FCC Commissioner Anna Gomez took another opportunity to highlight what she calls an administration bent on “censorship and control” on Monday, but the lone Democrat Commissioner was selective with her other comments at NAB Show 2026.
Gomez moderated a full session in which First Amendment attorneys and press freedom advocates argued that FCC Chairman Brendan Carr’s ongoing threats against broadcast licensees are legally untenable, constitute informal censorship, and may already be generating the evidentiary record needed to challenge them in court.
Reporters Committee for Freedom of the Press Senior Staff Attorney Mara Gassmann opened by addressing what she called a widespread misconception about broadcast regulation. “Viewpoint discrimination, basing actions based on the content of news reporting or speech, is poison to a free society,” she said, citing a comment from Supreme Court Justice Samuel Alito. Her organization, she noted, has been tracking incursions on press freedom across multiple federal agencies under the current administration.
Foundation for Individual Rights and Expression Chief Counsel Robert Corn-Revere, who spent four decades as a First Amendment litigator and served as legal counsel to a former FCC chairman, framed Carr’s invocations of the news distortion rule and broadcast hoax rule as legally hollow. “These really aren’t rules,” he said, describing news distortion as a vestigial corollary of the Fairness Doctrine that survived only as a phantom limb after the doctrine’s repeal under Republican chairmen Mark Fowler and Dennis Patrick in the 1980s.
He argued that successive Supreme Court decisions have continuously constrained FCC authority over programming content and that Carr’s public statements about revoking licenses over news coverage are “completely contrary” to settled law.
Stand Together Vice President of Legal Strategy Casey Mattox pointed to Moody v. NetChoice and NRA v. Vullo as the most directly applicable recent precedents. Both, he said, reinforce that the government cannot use regulatory leverage to coerce private speakers into changing their content. “If you allow the accumulation of large amount of government power and a lot of discretion and how that government power is exercised by the executive branch, you’re going to have a lot of First Amendment problems,” Mattox said. He also encouraged broadcasters to think beyond their own immediate interests, arguing that protecting anonymous speech, associational rights, and the First Amendment rights of corporations broadly would ultimately serve the industry’s own legal standing.

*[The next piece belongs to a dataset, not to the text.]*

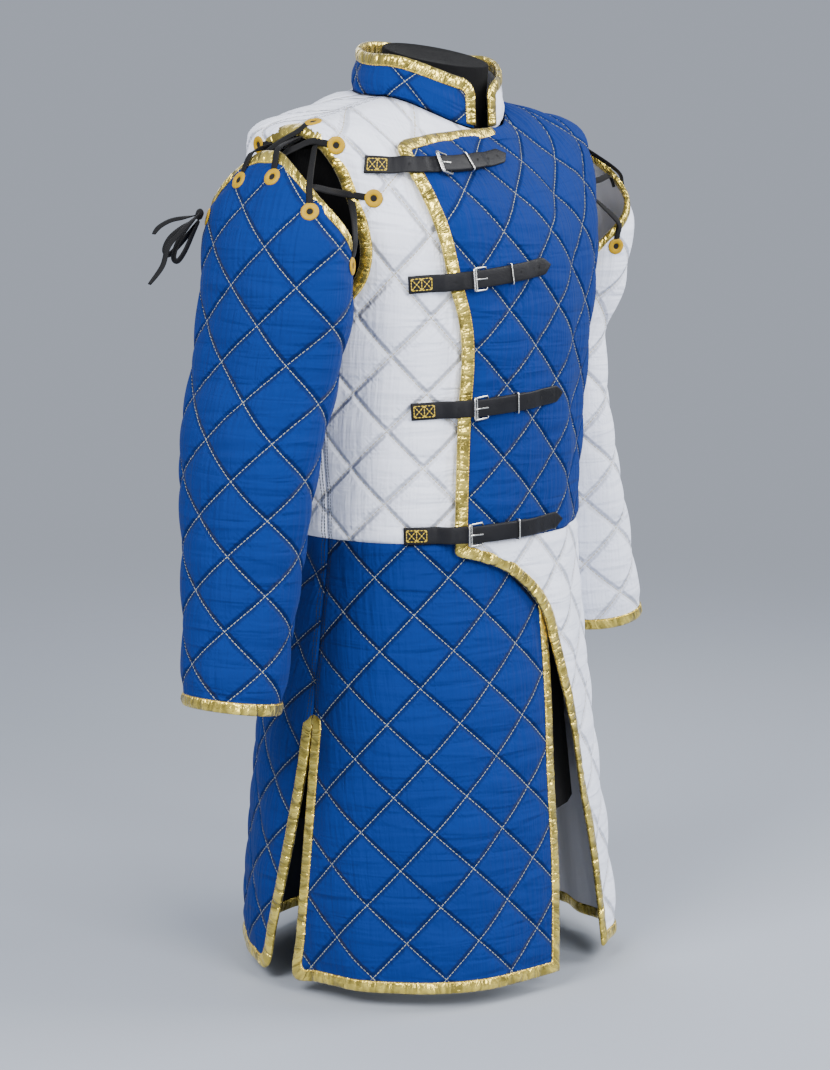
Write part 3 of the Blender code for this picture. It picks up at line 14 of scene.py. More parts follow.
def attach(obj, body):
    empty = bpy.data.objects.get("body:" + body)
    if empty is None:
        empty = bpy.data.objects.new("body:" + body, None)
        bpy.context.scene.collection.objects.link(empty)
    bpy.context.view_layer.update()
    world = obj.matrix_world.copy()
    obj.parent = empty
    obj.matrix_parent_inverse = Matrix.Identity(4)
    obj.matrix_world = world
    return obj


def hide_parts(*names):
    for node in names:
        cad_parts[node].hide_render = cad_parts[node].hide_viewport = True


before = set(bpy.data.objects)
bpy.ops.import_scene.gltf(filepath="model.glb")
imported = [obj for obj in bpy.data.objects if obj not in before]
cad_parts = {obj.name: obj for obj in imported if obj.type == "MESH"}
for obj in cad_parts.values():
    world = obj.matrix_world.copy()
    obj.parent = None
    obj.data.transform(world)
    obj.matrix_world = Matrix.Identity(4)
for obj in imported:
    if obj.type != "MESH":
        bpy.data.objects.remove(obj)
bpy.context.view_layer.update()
MM = 0.001


# ---- Camera and studio: a long lens at chest height, over a flat pale floor that fades into the grey behind, with soft boxes on both sides. None of it belongs to the coat.

CAMERA_AWAY, CAMERA_HEIGHT = 3.0, 0.978
CAMERA_TURN, CAMERA_DIP = math.radians(-50), math.radians(9.33)
LENS, SENSOR_WIDTH = 90.9, 36
IMAGE_HEIGHT, SHIFT_PIXELS = 1070, -15
FLOOR_GREY, SKY_GREY, SKY_STRENGTH = "#A2A8B2", "#C8D0DF", 0.66
FLOOR_RADIUS, FADE_START, FADE_END = 4, 0.7, 3.2   # metres: the paper fades out before its rim


def linear(hex_color):
    """An sRGB hex colour as linear RGBA."""
    values = [int(hex_color[i:i + 2], 16) / 255 for i in (1, 3, 5)]
    return (*[c / 12.92 if c <= 0.04045 else ((c + 0.055) / 1.055) ** 2.4 for c in values], 1.0)


def fill(tree, target, inputs):
    """Gives a node's inputs their values, or links them from sockets or from a node's first output."""
    for key, value in inputs.items() if isinstance(inputs, dict) else enumerate(inputs):
        if isinstance(value, bpy.types.Node):
            value = value.outputs[0]
        if isinstance(value, bpy.types.NodeSocket):
            tree.links.new(value, target.inputs[key])
        else:
            target.inputs[key].default_value = value


def node(tree, kind, inputs=(), **settings):
    """Adds a shader node with its settings, values and links."""
    made = tree.nodes.new("ShaderNode" + kind)
    for key, value in settings.items():
        setattr(made, key, value)
    fill(tree, made, inputs)
    return made


def material(name, finish, *details):
    """A material whose shader gets the values and links that finish(tree, *details) gives."""
    made = bpy.data.materials.new(name)
    made.use_nodes = True
    tree = made.node_tree
    fill(tree, tree.nodes["Principled BSDF"], finish(tree, *details))
    return made


camera = bpy.data.objects.new("camera", bpy.data.cameras.new("camera"))
camera.data.lens = LENS
camera.data.sensor_width = SENSOR_WIDTH
camera.data.shift_x = SHIFT_PIXELS / IMAGE_HEIGHT
camera.location = (
    math.sin(CAMERA_TURN) * CAMERA_AWAY, -math.cos(CAMERA_TURN) * CAMERA_AWAY, CAMERA_HEIGHT
)
camera.rotation_euler = (math.pi / 2 - CAMERA_DIP, 0, CAMERA_TURN)
bpy.context.scene.collection.objects.link(camera)
bpy.context.scene.camera = camera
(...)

American Enterprise Institute Nonresident Senior Fellow Clay Calvert focused on the Moody majority opinion authored by Justice Elena Kagan, reading aloud the court’s declaration that “it is not the job for the government to decide what counts as the right balance of private expression” and that “the state has no right to interfere with private actors’ speech to advance its own vision of ideological balance.” He connected that standard directly to Carr’s stated rationale for pursuing bias-based proceedings, calling it a textbook example of the conduct Moody forbids.
Wall Street Journal Staff Reporter Joe Flint offered the panel’s most practical framing of the evidentiary challenge. Broadcasters and reporters who want to build a jawboning case, he said, face the same problem as any journalist working a story: witnessing effects without having seen the cause. “I wake up in the morning, there’s snow on the ground. I know it’s snow, but did I prove it? I was asleep. I missed the snowfall,” Flint said.
Courts reviewing actions against NPR, PBS, and Voice of America have already treated the administration’s public statements as circumstantial evidence of viewpoint-based targeting, he noted, pointing to decisions by Judges Moss and Lamberth, the latter a Republican appointee, as signals that informal pressure campaigns are increasingly legible to the judiciary. “These people are shouting it from the rooftops,” he said. “They’re all over social media describing exactly what they want to do and how they’re going to do it.”
The panel’s final exchange took up whether scarcity, the foundational legal justification for differential FCC content regulation since Red Lion Broadcasting Co. v. FCC in 1969, still holds. Calvert called it indefensible in a media environment defined by streaming, satellite, and on-demand content. Corn-Revere went further, arguing the scarcity rationale never made sense as a constitutional matter and that the entire framework for broadcast-specific content regulation rests on a premise the courts have steadily eroded since Red Lion itself.